Vie: You had a very short bootcamp. What went behind that decision?

chopper: It was the players’ choice. The management wanted us to stay longer, but we knew that returning after a vacation we would have to work on ourselves individually first. Then we can go to bootcamp and start working on our teamwork.

Plus we gained a lot of confidence. We knew that we didn’t need a long bootcamp.

Vie: And you don’t get tired of one another before a long tournament.

chopper: Yes, that’s true for every team game. If you spend too much time with someone, you start getting annoyed by all the things you normally wouldn’t. It’s always like that.

Vie: The Major so far had its fair share of technical difficulties. How hard is it to deal with that as a player?

chopper: It can be difficult. But if you don’t let it get to you and concentrate on the game during the pauses instead, you can maintain your focus. You just have to remember that these things happen and you just can’t avoid them.

Vie: Who do you think are handling delays the worst?

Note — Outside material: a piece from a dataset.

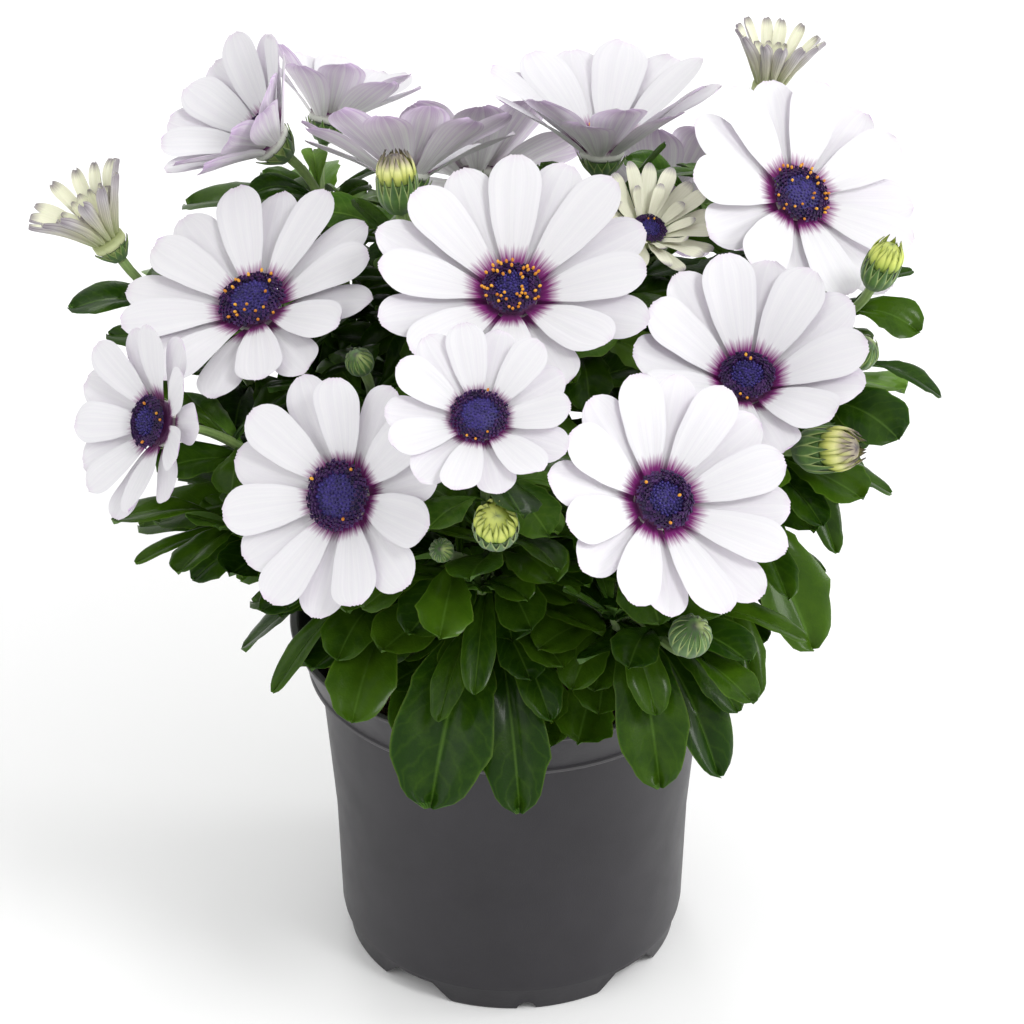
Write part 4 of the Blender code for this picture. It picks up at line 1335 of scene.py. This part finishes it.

chopper: I think most European top teams do. They are used to the best conditions, whether it’s at home or at a bootcamp. When they are used to getting the best, every little thing hits them harder.

Vie: There have been some drama brewing with another CIS team getting some criticism from other teams. How do you feel about this kind of critique?

chopper: If it’s actual criticism and it brings some value then I’m all for it. The problem is that most of the time it’s not really a critique, but a circus, where everyone is just fighting for attention. They are trying to feel better about themselves at the expense of the other team. That’s not criticism and I try to avoid it.

If they are trying to reach conclusions, provide analysis, and are open to feedback it’s a good thing. It’s always good to hear other’s opinion and how they see the situation. That’s something you can discuss and help others understand your point of view. But usually it’s not like that and it’s just for show.

Vie: Did draken’s words give you any additional motivation for your match against Fnatic?

chopper: I just love winning. That’s all the motivation I need.